Tumino discovered that the tabernacle was missing when he arrived at the church Saturday, the Brooklyn diocese said in a statement. Regardless of how devastating such a central relic’s loss was, he said Tuesday, he was glad the theft happened when the church was empty.

“I’m grateful that no one, that the cleaning company, the people who normally are giving out food on Saturday mornings — that no one stumbled across this,” he said. “The kind of violence used to take it really would have meant someone’s life.”

The police said the tabernacle was pure gold, but a church program from 2013 said it was sterling silver and plated in 18-karat gold. Both placed the tabernacle’s value into seven figures; the police estimated it around $2 million.

The piece was insured, a diocese spokesperson said, although it was unclear by whom and for how much.

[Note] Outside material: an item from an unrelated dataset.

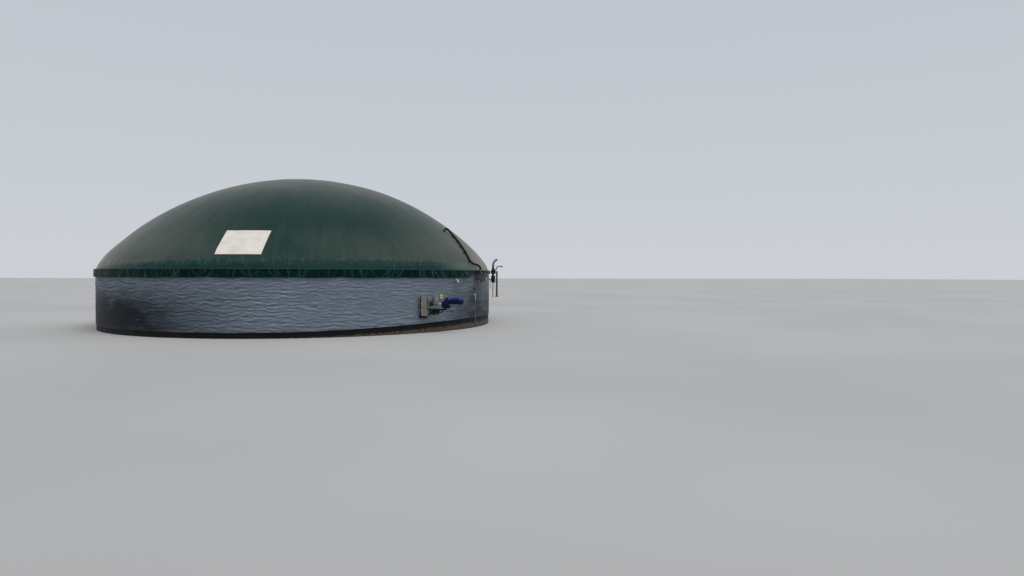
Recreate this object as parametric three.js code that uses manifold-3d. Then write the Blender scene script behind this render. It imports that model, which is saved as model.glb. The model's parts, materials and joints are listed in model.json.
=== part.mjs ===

The significance of the tabernacle goes beyond monetary value or even Catholic faith — the vessel is a Brooklyn relic in its own right, a bejeweled ghost of an era when Park Slope was populated by German and Irish immigrants, many of them Catholics.

The item was designed by Alfred Parfitt, a prolific Brooklyn architect who along with his brothers, Walter and Henry, chiseled some of the borough’s notable brownstones in the early 20th century. The materials used to make the tabernacle — gold, diamonds and other precious stones and metals — were donated by the church’s parishioners in 1888.

“The pastor asked to bring jewelry,” Father Robert Whelan, a former pastor of the church, said in speaking about the building and its tabernacle in the 2013 program. Parishioners, he said, brought wedding bands, engagement diamonds and other jewels that were used to adorn the piece.




“It’s probably the most elaborate tabernacle in the country,” Whelan said in the program. Contacted Tuesday, he declined to comment.

Selling such an item to a legitimate buyer could be difficult. Whenever dealers in New York buy gold or other valuable items, they are supposed to upload the identity of the seller and the item to an online database, said Uness Ahmed, the owner of J & M We Buy Gold Buyers in the Coney Island section of Brooklyn. Law enforcement authorities, he said, have access to the database.

“If anything is reported stolen, police get the opportunity to match purchases with reports,” Ahmed said.

Thefts of such valuable artifacts are rare, said Joseph Zwilling, a spokesperson for the Archdiocese of New York, which does not include Brooklyn’s churches. But vandalism and burglaries happen occasionally, he said, noting that two statues were damaged at a Manhattan parish earlier in May.

The Archdiocese of New York does not have an estimate of how many of its possessions might be worth more than $1 million, Zwilling said. There are certainly items of great value — historically, monetarily or spiritually — that belong to the archdiocese’s parishes, he added.

“Our office of risk management, along with our insurance carriers, would work with any parish that might have such an item to make certain that proper security measures are in place,” Zwilling said.

Church treasures have long been attractive to high-stakes burglars, propelling a centuries-old trade. Panels of Belgium’s Ghent Altarpiece by Jan and Hubert Van Eyck have repeatedly been taken over the centuries, including by the Nazis. Just days before the Brooklyn tabernacle was stolen, a collection of priceless relics disappeared from a church in Florida.

Whoever took the St. Augustine’s tabernacle also tossed the eucharist across the altar, and decapitated a statue of an angel, the diocese said. For those who adhere to the Catholic faith, the strewing about of the eucharist was nearly as sacrilegious as the burglary of its receptacle, a diocese spokesperson said.

Maryann Taranto, a Brooklynite who attended Tumino’s Tuesday morning service, said afterward that St. Augustine had been her main parish for 35 years.

“For somebody to come in and desecrate our church is a horror,” Taranto, 69, said, adding that she would be praying for the tabernacle’s return.

“I don’t know any more,” she said. “Today, little kids are getting killed all over this country. So there’s no respect for life, there’s no respect for property, there’s no respect for anything.”

The tabernacle, which measured around 2 feet tall, was likely weighted — a tradition to keep it from being carried off. In the 2013 church program, Whelan said that it would cost at least $500,000 to replace such a sacred item.

“And, that’s obviously very heavy, too,” the program’s host joked, nodding toward the relic.

“Yes,” Whelan responded, the two men chuckling. “Yes.”